■ Task details:
Copy out every line containing the word "code".

=-=-=-=-=

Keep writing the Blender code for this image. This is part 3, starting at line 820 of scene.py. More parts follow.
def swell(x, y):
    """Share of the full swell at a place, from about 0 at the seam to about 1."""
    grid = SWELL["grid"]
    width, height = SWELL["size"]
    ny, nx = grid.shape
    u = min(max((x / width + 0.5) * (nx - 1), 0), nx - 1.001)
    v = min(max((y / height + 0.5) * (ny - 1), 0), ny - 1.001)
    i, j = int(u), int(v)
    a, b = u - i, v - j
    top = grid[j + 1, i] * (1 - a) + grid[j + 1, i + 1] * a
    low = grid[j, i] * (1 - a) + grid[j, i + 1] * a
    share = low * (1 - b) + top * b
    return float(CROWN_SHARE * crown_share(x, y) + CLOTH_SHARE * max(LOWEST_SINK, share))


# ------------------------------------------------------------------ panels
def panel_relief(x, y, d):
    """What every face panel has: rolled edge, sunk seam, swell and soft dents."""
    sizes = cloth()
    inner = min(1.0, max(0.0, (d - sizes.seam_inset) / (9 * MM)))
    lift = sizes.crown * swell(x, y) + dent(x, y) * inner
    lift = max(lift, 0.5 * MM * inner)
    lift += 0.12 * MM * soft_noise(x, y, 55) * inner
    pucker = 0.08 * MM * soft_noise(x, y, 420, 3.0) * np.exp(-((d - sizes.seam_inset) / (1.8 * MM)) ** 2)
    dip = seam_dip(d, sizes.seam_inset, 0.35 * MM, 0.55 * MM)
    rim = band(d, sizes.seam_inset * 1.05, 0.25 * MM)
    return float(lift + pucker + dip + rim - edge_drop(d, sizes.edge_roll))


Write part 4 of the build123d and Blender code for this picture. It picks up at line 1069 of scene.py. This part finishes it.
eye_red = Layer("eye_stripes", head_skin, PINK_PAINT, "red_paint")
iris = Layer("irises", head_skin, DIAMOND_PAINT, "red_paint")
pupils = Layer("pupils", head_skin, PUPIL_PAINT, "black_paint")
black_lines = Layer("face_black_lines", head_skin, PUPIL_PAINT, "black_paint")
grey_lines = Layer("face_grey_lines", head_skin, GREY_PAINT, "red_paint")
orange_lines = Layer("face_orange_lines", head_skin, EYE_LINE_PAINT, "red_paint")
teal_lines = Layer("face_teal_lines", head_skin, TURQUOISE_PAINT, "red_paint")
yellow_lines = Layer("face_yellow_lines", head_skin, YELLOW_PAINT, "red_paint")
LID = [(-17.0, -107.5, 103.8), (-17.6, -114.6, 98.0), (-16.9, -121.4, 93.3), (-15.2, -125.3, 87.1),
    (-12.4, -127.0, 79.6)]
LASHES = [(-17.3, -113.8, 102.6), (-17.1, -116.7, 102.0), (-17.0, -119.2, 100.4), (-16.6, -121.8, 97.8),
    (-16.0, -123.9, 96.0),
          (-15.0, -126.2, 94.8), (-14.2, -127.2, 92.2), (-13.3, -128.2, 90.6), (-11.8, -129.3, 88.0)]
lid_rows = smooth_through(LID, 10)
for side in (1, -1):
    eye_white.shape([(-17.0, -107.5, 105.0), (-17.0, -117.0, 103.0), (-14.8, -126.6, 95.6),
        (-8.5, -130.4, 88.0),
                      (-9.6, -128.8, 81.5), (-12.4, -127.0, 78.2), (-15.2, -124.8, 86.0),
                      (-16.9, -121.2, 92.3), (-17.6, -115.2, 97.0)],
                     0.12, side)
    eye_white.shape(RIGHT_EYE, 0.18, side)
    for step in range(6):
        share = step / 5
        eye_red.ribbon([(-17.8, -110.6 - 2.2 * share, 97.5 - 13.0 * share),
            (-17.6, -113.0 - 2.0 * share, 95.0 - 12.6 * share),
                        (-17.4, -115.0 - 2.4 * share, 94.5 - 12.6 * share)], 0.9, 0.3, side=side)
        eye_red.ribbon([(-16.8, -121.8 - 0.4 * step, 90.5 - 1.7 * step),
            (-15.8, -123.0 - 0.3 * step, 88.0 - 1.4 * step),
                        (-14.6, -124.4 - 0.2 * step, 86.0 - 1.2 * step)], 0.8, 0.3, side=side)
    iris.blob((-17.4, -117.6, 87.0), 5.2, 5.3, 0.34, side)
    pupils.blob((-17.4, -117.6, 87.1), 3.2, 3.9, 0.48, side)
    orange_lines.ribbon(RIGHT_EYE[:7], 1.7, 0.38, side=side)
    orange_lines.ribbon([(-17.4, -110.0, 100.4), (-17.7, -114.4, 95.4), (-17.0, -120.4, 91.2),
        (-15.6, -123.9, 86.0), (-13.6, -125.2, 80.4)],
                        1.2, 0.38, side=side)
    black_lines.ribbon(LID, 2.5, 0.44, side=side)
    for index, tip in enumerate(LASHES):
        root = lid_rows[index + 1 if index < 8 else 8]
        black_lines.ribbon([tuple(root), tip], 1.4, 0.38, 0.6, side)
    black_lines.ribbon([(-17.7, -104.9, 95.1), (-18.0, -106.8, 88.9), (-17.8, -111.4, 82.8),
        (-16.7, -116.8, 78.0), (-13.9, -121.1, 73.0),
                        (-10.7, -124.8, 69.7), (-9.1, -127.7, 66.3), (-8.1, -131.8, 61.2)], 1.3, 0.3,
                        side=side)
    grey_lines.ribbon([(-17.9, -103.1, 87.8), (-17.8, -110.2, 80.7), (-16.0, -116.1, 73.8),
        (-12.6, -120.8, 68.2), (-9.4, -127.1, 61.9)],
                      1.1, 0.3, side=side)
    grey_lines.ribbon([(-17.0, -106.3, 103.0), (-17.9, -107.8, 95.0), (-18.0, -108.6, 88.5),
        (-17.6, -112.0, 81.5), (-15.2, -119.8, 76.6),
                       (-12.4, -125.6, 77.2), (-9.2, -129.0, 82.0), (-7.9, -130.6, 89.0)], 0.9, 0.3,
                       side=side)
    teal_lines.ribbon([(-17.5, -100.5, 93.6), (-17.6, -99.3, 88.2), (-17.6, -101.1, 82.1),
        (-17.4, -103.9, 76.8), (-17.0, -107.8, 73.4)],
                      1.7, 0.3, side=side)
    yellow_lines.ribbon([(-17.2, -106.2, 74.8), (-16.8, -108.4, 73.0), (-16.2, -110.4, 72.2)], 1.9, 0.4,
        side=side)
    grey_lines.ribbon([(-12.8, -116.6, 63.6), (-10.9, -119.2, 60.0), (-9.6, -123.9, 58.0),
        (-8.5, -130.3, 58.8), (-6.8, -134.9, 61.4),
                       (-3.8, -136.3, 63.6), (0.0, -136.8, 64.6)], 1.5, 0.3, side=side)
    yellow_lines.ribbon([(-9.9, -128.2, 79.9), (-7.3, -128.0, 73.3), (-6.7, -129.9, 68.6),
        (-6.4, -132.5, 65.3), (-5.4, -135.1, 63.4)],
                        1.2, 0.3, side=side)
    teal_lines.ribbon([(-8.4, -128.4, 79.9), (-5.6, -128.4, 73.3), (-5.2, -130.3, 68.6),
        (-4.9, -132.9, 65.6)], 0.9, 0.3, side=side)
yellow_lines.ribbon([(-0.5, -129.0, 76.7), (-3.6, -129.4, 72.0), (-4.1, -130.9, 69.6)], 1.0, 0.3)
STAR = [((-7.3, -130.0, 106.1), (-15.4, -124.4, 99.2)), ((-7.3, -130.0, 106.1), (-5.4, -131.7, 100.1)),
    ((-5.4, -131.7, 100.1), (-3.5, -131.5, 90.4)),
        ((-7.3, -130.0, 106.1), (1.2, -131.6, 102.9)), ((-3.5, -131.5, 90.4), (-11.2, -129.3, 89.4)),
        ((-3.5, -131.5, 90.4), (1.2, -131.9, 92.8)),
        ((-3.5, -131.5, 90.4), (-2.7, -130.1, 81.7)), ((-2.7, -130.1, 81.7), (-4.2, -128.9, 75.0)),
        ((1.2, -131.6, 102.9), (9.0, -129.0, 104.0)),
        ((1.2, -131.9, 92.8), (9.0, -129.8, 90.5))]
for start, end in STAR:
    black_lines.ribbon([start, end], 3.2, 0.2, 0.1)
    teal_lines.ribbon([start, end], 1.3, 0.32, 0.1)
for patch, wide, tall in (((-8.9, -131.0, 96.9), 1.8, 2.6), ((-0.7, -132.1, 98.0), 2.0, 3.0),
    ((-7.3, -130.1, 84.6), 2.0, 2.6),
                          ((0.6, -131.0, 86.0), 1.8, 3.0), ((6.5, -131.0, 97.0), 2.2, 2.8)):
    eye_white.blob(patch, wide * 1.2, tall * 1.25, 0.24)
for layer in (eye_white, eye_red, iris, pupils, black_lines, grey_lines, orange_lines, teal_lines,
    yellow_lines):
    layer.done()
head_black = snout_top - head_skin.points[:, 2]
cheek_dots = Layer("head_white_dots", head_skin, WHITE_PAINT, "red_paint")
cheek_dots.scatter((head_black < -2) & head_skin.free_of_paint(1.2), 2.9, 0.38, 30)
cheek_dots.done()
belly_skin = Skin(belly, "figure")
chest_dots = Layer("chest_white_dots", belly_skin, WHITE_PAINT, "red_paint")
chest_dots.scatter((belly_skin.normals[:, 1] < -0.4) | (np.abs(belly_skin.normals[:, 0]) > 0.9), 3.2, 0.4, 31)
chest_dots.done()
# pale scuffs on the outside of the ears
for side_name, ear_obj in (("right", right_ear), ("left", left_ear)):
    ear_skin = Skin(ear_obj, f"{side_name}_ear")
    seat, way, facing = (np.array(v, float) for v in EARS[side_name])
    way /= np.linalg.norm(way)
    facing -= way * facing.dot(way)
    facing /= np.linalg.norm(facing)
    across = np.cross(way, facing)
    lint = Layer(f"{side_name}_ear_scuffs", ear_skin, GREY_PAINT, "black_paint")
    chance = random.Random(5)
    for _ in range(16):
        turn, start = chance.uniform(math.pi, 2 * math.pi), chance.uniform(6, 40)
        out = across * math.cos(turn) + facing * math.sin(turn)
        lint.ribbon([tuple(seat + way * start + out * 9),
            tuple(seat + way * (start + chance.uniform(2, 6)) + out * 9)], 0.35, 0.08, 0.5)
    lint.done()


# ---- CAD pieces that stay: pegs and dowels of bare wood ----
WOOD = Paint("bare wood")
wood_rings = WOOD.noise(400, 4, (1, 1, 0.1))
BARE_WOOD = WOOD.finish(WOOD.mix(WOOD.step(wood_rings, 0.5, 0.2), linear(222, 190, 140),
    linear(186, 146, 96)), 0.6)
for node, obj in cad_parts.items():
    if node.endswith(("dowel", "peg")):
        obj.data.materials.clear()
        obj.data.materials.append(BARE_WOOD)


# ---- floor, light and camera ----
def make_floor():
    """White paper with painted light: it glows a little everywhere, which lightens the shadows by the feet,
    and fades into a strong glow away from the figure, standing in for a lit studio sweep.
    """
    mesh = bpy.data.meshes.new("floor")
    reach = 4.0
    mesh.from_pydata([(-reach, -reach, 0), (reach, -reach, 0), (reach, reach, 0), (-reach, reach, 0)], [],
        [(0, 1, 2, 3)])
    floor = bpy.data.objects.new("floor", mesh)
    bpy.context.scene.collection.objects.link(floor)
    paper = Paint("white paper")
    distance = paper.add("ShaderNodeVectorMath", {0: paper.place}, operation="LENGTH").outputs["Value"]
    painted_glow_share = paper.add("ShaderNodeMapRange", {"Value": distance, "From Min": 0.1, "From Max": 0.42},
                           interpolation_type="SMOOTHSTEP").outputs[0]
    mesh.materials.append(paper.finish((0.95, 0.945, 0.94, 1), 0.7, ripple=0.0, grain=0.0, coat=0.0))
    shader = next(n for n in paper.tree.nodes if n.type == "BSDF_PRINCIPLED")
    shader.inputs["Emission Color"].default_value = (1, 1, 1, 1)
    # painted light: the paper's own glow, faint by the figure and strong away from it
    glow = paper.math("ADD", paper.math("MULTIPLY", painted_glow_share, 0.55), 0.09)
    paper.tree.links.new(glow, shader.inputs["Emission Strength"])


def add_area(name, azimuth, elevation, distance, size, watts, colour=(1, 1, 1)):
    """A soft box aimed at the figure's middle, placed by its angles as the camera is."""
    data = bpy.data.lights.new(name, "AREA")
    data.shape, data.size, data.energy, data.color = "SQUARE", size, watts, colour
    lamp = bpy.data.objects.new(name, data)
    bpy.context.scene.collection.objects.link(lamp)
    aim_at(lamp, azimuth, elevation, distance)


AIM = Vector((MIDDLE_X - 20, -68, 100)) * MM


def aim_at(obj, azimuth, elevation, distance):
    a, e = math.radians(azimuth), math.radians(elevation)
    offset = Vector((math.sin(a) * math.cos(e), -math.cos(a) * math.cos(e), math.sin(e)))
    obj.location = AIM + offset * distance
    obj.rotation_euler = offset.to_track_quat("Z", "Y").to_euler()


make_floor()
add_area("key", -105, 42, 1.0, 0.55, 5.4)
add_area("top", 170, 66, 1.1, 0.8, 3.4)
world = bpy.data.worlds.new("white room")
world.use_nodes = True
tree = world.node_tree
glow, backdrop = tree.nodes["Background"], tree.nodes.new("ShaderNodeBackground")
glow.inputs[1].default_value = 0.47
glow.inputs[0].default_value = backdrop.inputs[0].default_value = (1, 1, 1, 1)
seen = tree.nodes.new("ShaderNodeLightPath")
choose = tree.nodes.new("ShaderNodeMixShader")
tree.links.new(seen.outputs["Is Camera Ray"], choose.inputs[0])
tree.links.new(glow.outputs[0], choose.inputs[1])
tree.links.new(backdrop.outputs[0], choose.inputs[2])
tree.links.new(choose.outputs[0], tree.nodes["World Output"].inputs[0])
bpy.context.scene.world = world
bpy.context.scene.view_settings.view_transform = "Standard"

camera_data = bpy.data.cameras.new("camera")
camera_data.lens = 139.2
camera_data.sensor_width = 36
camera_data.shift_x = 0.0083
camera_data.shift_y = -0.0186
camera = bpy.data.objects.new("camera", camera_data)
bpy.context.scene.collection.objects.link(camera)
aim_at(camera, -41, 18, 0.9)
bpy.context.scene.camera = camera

=-=-=-=-=

■ Solved problem:
Keep writing the Blender code for this image. This is part 3, starting at line 820 of scene.py. More parts follow.
Write part 4 of the build123d and Blender code for this picture. It picks up at line 1069 of scene.py. This part finishes it.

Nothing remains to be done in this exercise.